- **Objective**: Print the listing below in its entirety, character for character.

- **Given material**:

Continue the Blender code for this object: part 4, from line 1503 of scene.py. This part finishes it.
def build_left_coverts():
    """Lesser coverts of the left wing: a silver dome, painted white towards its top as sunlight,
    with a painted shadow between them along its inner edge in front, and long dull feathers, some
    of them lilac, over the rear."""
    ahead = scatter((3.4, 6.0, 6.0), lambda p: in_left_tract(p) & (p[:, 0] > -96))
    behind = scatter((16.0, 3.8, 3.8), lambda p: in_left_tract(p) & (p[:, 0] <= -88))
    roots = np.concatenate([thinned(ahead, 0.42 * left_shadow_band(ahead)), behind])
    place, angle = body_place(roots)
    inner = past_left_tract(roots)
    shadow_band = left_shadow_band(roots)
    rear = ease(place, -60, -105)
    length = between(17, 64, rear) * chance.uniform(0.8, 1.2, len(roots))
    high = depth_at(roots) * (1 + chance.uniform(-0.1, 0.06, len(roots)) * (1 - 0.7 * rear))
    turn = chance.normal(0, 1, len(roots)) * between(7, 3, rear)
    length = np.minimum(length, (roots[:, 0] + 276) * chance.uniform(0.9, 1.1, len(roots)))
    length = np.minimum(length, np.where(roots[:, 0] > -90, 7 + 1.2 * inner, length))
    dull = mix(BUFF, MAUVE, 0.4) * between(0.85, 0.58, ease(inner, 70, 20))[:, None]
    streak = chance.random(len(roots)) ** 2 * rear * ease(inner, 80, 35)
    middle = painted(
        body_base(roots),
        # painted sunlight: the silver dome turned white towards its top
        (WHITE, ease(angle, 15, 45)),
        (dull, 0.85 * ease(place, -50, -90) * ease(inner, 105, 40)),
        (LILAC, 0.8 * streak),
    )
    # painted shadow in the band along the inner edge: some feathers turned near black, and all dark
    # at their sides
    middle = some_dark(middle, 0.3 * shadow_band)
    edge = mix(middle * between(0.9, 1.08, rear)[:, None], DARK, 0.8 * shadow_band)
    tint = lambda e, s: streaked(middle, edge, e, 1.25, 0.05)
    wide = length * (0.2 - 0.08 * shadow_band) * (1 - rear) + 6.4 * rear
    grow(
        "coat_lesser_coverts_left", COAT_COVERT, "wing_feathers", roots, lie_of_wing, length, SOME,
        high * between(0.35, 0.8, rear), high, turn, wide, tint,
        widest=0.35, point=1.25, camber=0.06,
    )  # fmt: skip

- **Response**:
Continue the Blender code for this object: part 4, from line 1503 of scene.py. This part finishes it.
def build_left_coverts():
    """Lesser coverts of the left wing: a silver dome, painted white towards its top as sunlight,
    with a painted shadow between them along its inner edge in front, and long dull feathers, some
    of them lilac, over the rear."""
    ahead = scatter((3.4, 6.0, 6.0), lambda p: in_left_tract(p) & (p[:, 0] > -96))
    behind = scatter((16.0, 3.8, 3.8), lambda p: in_left_tract(p) & (p[:, 0] <= -88))
    roots = np.concatenate([thinned(ahead, 0.42 * left_shadow_band(ahead)), behind])
    place, angle = body_place(roots)
    inner = past_left_tract(roots)
    shadow_band = left_shadow_band(roots)
    rear = ease(place, -60, -105)
    length = between(17, 64, rear) * chance.uniform(0.8, 1.2, len(roots))
    high = depth_at(roots) * (1 + chance.uniform(-0.1, 0.06, len(roots)) * (1 - 0.7 * rear))
    turn = chance.normal(0, 1, len(roots)) * between(7, 3, rear)
    length = np.minimum(length, (roots[:, 0] + 276) * chance.uniform(0.9, 1.1, len(roots)))
    length = np.minimum(length, np.where(roots[:, 0] > -90, 7 + 1.2 * inner, length))
    dull = mix(BUFF, MAUVE, 0.4) * between(0.85, 0.58, ease(inner, 70, 20))[:, None]
    streak = chance.random(len(roots)) ** 2 * rear * ease(inner, 80, 35)
    middle = painted(
        body_base(roots),
        # painted sunlight: the silver dome turned white towards its top
        (WHITE, ease(angle, 15, 45)),
        (dull, 0.85 * ease(place, -50, -90) * ease(inner, 105, 40)),
        (LILAC, 0.8 * streak),
    )
    # painted shadow in the band along the inner edge: some feathers turned near black, and all dark
    # at their sides
    middle = some_dark(middle, 0.3 * shadow_band)
    edge = mix(middle * between(0.9, 1.08, rear)[:, None], DARK, 0.8 * shadow_band)
    tint = lambda e, s: streaked(middle, edge, e, 1.25, 0.05)
    wide = length * (0.2 - 0.08 * shadow_band) * (1 - rear) + 6.4 * rear
    grow(
        "coat_lesser_coverts_left", COAT_COVERT, "wing_feathers", roots, lie_of_wing, length, SOME,
        high * between(0.35, 0.8, rear), high, turn, wide, tint,
        widest=0.35, point=1.25, camber=0.06,
    )  # fmt: skip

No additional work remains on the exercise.